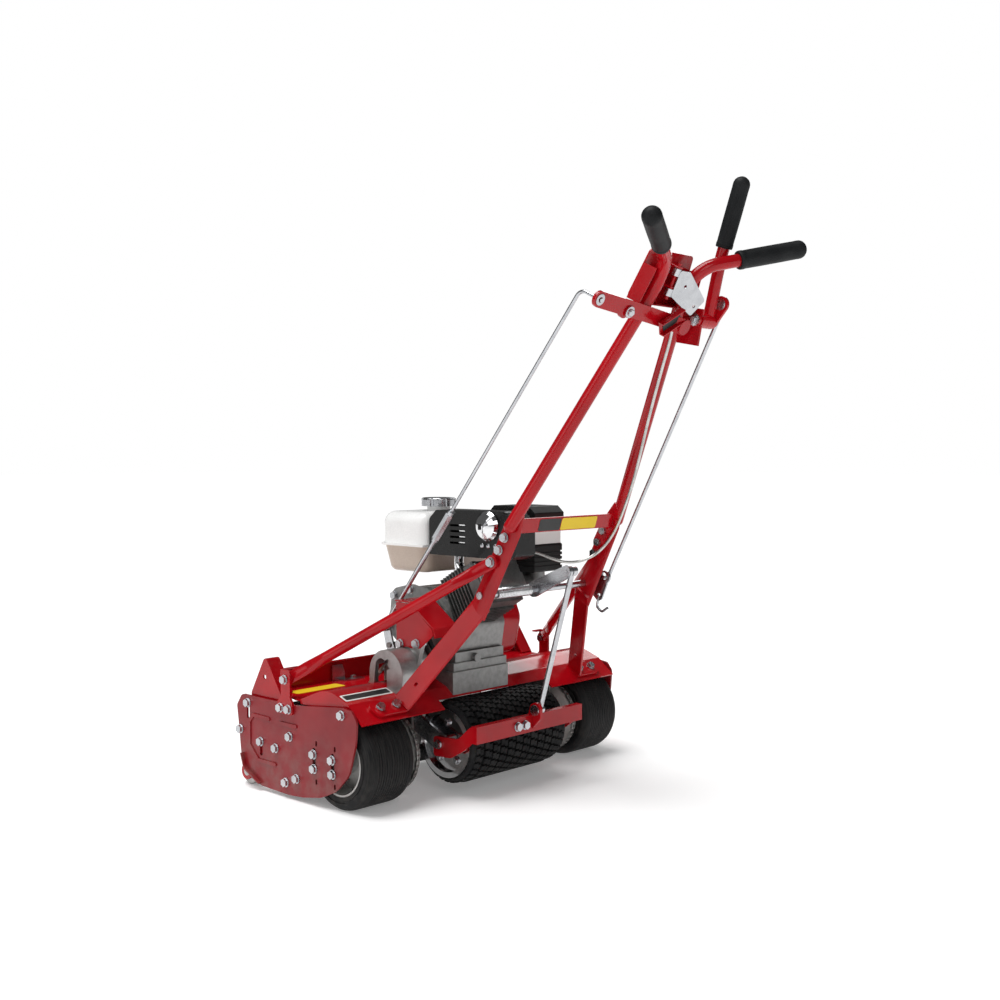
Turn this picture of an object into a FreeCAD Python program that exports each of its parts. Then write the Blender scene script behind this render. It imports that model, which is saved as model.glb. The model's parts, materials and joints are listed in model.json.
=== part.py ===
"""Walk-behind powered reel mower: frame, cutting reel, wheels, engine, drive and controls.

Units are millimetres, +X is the machine's right, +Y its front, +Z up, and the ground is z = 0.
Positions are set out from the bolt line of the handle's feet (y = 0). Every piece is moved
forward by ORIGIN_Y when it is saved, so the model's own origin is the middle of its footprint.
"""
import FreeCAD, Part
import math
import os

V = FreeCAD.Vector
os.makedirs("parts", exist_ok=True)

# ---------------------------------------------------------------- driving dimensions
ORIGIN_Y = 95.92

# Frame
PLATE_IN, PLATE_OUT = 336.0, 340.0        # faces of the side plates, from the centre plane
SHEET = 3.0                               # deck and guard sheet
DECK_HALF = 333.0
DECK_TOP = [(-18, 157), (20, 187), (75, 207), (150, 178), (247, 178)]
DECK_BENDS = [0, 10, 70, 30, 0]
NOTCH_HALF = 143.0                        # gap in the rear lip for the centre tyre
NOTCH_TOP = 170.0

# Wheels and rollers: (y, z) of each axis
WHEEL, WHEEL_R = (50.0, 84.0), 84.0
WHEEL_IN, WHEEL_OUT = 226.0, 330.0
RIM_R = 59.0
REEL, REEL_R, REEL_HALF = (215.0, 98.0), 62.0, 300.0
ROLLER, ROLLER_R = (306.0, 25.0), 25.0
CENTRE, CENTRE_R = (-4.0, 92.0), 75.0
CENTRE_X = (-128.0, 120.0)
CENTRE_RIM = 60.0

# Drive
COUNTER, COUNTER_R = (138.0, 156.0), 10.0
OUTPUT, OUTPUT_R = (45.0, 238.0), 9.0
CRANK, CRANK_R = (95.0, 300.0), 10.0
SMALL_SPROCKET, WHEEL_SPROCKET, REEL_SPROCKET, OUTPUT_SPROCKET = 15.0, 66.0, 30.0, 16.0
CHAIN_T = 3.0
BELT_X = (-139.0, -125.0)
ENGINE_PULLEY_R, OUTPUT_PULLEY_R = 38.0, 30.0

# Belt clutch: arm pivot, rod eye and idler pulley
ARM_PIVOT, ARM_EYE, IDLER = (122.0, 256.0), (131.0, 288.0), (105.0, 231.0)

# Handle, left side (the right side is its mirror image)
LEG_LOW, LEG_TOP = V(-140, -94, 330), V(-133, -170, 478)
TUBE_LOW, HANDLE_BEND, GRIP_END = V(-144.4, -175.2, 485), V(-30.8, -412.4, 906), V(-200.3, -505.9, 946.1)
TUBE_R, BEND_R = 11.0, 62.0
LEG_BOLTS = [(-158.0, 465.5), (-146.0, 444.0), (-133.0, 423.0)]
FOOT_X = (300.0, 228.0)
GRIP_R, GRIP_LENGTH = 16.0, 122.0

# Lift linkage of the centre tyre
CROSS, CROSS_R = (-104.0, 364.0), 6.5
LIFT_EYE, CRANK_EYE, YOKE_EYE = (-182.0, 401.0), (-141.0, 377.0), (-106.0, 146.0)
LEVER, LEVER_EYE = (-393.0, 829.0), (-414.0, 856.0)
LEVER_X = 110.0

# Controls at the head: directions up along the handle and square out of its back
HANDLE_UP, HANDLE_REAR = V(0, -0.449, 0.894), V(0, -0.894, -0.449)
REEL_PIVOT, REEL_ARM, REEL_RISE = V(-101.6, -386.1, 829.5), 78.0, 12.6
THROTTLE_BASE = V(-8, -372, 866) + HANDLE_REAR * 22
CABLE_END, CABLE_R = V(-24, -120.8, 432.2), 2.5

FIT = 0.06                                # radial clearance of shafts in their bearings
X_AXIS = V(1, 0, 0)


# ---------------------------------------------------------------- shape helpers
def at(x, yz):
    """A point from its X and its (y, z) pair."""
    return V(x, yz[0], yz[1])


def box(x0, x1, y0, y1, z0, z1):
    return Part.makeBox(x1 - x0, y1 - y0, z1 - z0, V(x0, y0, z0))


def rod(start, end, radius):
    axis = end - start
    return Part.makeCylinder(radius, axis.Length, start, axis)


def axle(yz, radius, x0, x1):
    return Part.makeCylinder(radius, x1 - x0, at(x0, yz), X_AXIS)


def ring(yz, inner, outer, x0, x1):
    return axle(yz, outer, x0, x1).cut(axle(yz, inner, x0 - 1, x1 + 1))


def join(*shapes):
    whole = shapes[0].multiFuse(list(shapes[1:]))
    return whole.removeSplitter()


def group(shapes):
    return Part.Compound(list(shapes))


def mirrored(shape):
    return shape.mirror(V(0, 0, 0), X_AXIS)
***
INSTRUCTION. Exactly reproduce every line of the data above.

SOLVED PROBLEM.
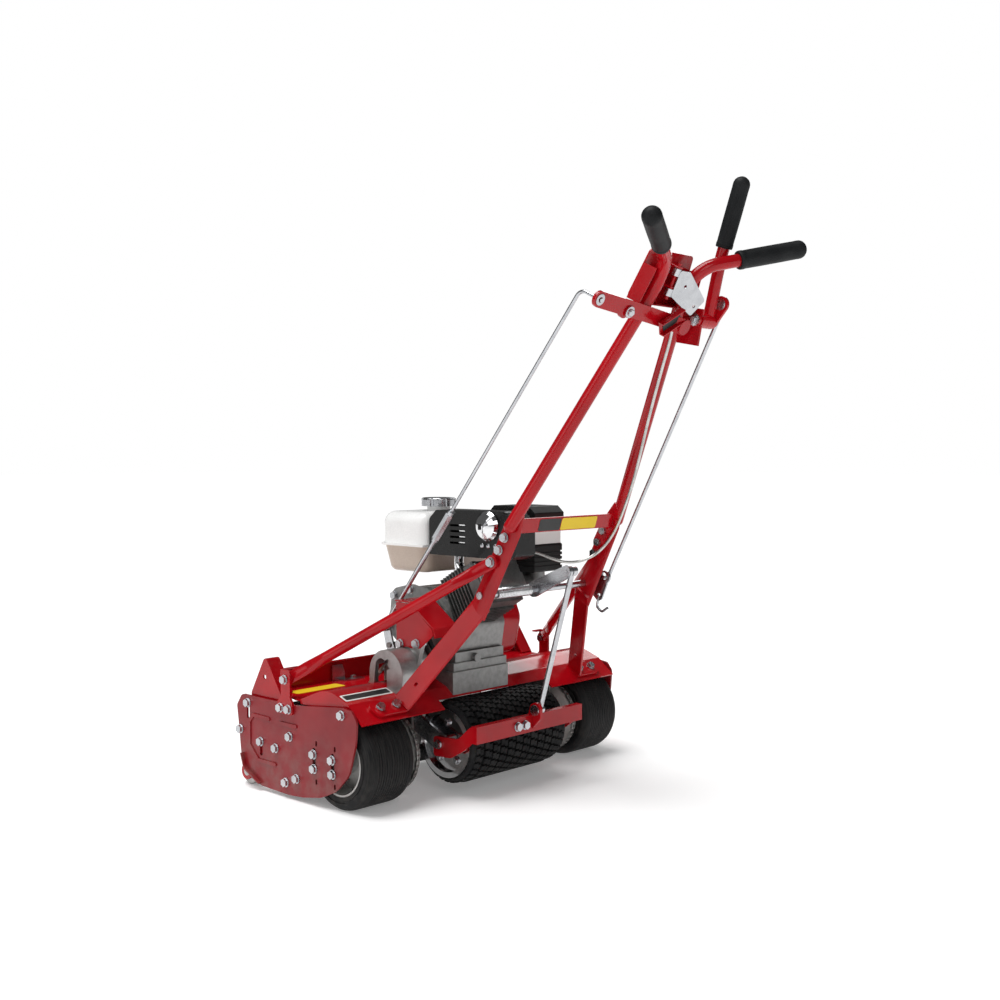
Turn this picture of an object into a FreeCAD Python program that exports each of its parts. Then write the Blender scene script behind this render. It imports that model, which is saved as model.glb. The model's parts, materials and joints are listed in model.json.
=== part.py ===
"""Walk-behind powered reel mower: frame, cutting reel, wheels, engine, drive and controls.

Units are millimetres, +X is the machine's right, +Y its front, +Z up, and the ground is z = 0.
Positions are set out from the bolt line of the handle's feet (y = 0). Every piece is moved
forward by ORIGIN_Y when it is saved, so the model's own origin is the middle of its footprint.
"""
import FreeCAD, Part
import math
import os

V = FreeCAD.Vector
os.makedirs("parts", exist_ok=True)

# ---------------------------------------------------------------- driving dimensions
ORIGIN_Y = 95.92

# Frame
PLATE_IN, PLATE_OUT = 336.0, 340.0        # faces of the side plates, from the centre plane
SHEET = 3.0                               # deck and guard sheet
DECK_HALF = 333.0
DECK_TOP = [(-18, 157), (20, 187), (75, 207), (150, 178), (247, 178)]
DECK_BENDS = [0, 10, 70, 30, 0]
NOTCH_HALF = 143.0                        # gap in the rear lip for the centre tyre
NOTCH_TOP = 170.0

# Wheels and rollers: (y, z) of each axis
WHEEL, WHEEL_R = (50.0, 84.0), 84.0
WHEEL_IN, WHEEL_OUT = 226.0, 330.0
RIM_R = 59.0
REEL, REEL_R, REEL_HALF = (215.0, 98.0), 62.0, 300.0
ROLLER, ROLLER_R = (306.0, 25.0), 25.0
CENTRE, CENTRE_R = (-4.0, 92.0), 75.0
CENTRE_X = (-128.0, 120.0)
CENTRE_RIM = 60.0

# Drive
COUNTER, COUNTER_R = (138.0, 156.0), 10.0
OUTPUT, OUTPUT_R = (45.0, 238.0), 9.0
CRANK, CRANK_R = (95.0, 300.0), 10.0
SMALL_SPROCKET, WHEEL_SPROCKET, REEL_SPROCKET, OUTPUT_SPROCKET = 15.0, 66.0, 30.0, 16.0
CHAIN_T = 3.0
BELT_X = (-139.0, -125.0)
ENGINE_PULLEY_R, OUTPUT_PULLEY_R = 38.0, 30.0

# Belt clutch: arm pivot, rod eye and idler pulley
ARM_PIVOT, ARM_EYE, IDLER = (122.0, 256.0), (131.0, 288.0), (105.0, 231.0)

# Handle, left side (the right side is its mirror image)
LEG_LOW, LEG_TOP = V(-140, -94, 330), V(-133, -170, 478)
TUBE_LOW, HANDLE_BEND, GRIP_END = V(-144.4, -175.2, 485), V(-30.8, -412.4, 906), V(-200.3, -505.9, 946.1)
TUBE_R, BEND_R = 11.0, 62.0
LEG_BOLTS = [(-158.0, 465.5), (-146.0, 444.0), (-133.0, 423.0)]
FOOT_X = (300.0, 228.0)
GRIP_R, GRIP_LENGTH = 16.0, 122.0

# Lift linkage of the centre tyre
CROSS, CROSS_R = (-104.0, 364.0), 6.5
LIFT_EYE, CRANK_EYE, YOKE_EYE = (-182.0, 401.0), (-141.0, 377.0), (-106.0, 146.0)
LEVER, LEVER_EYE = (-393.0, 829.0), (-414.0, 856.0)
LEVER_X = 110.0

# Controls at the head: directions up along the handle and square out of its back
HANDLE_UP, HANDLE_REAR = V(0, -0.449, 0.894), V(0, -0.894, -0.449)
REEL_PIVOT, REEL_ARM, REEL_RISE = V(-101.6, -386.1, 829.5), 78.0, 12.6
THROTTLE_BASE = V(-8, -372, 866) + HANDLE_REAR * 22
CABLE_END, CABLE_R = V(-24, -120.8, 432.2), 2.5

FIT = 0.06                                # radial clearance of shafts in their bearings
X_AXIS = V(1, 0, 0)


# ---------------------------------------------------------------- shape helpers
def at(x, yz):
    """A point from its X and its (y, z) pair."""
    return V(x, yz[0], yz[1])


def box(x0, x1, y0, y1, z0, z1):
    return Part.makeBox(x1 - x0, y1 - y0, z1 - z0, V(x0, y0, z0))


def rod(start, end, radius):
    axis = end - start
    return Part.makeCylinder(radius, axis.Length, start, axis)


def axle(yz, radius, x0, x1):
    return Part.makeCylinder(radius, x1 - x0, at(x0, yz), X_AXIS)


def ring(yz, inner, outer, x0, x1):
    return axle(yz, outer, x0, x1).cut(axle(yz, inner, x0 - 1, x1 + 1))


def join(*shapes):
    whole = shapes[0].multiFuse(list(shapes[1:]))
    return whole.removeSplitter()


def group(shapes):
    return Part.Compound(list(shapes))


def mirrored(shape):
    return shape.mirror(V(0, 0, 0), X_AXIS)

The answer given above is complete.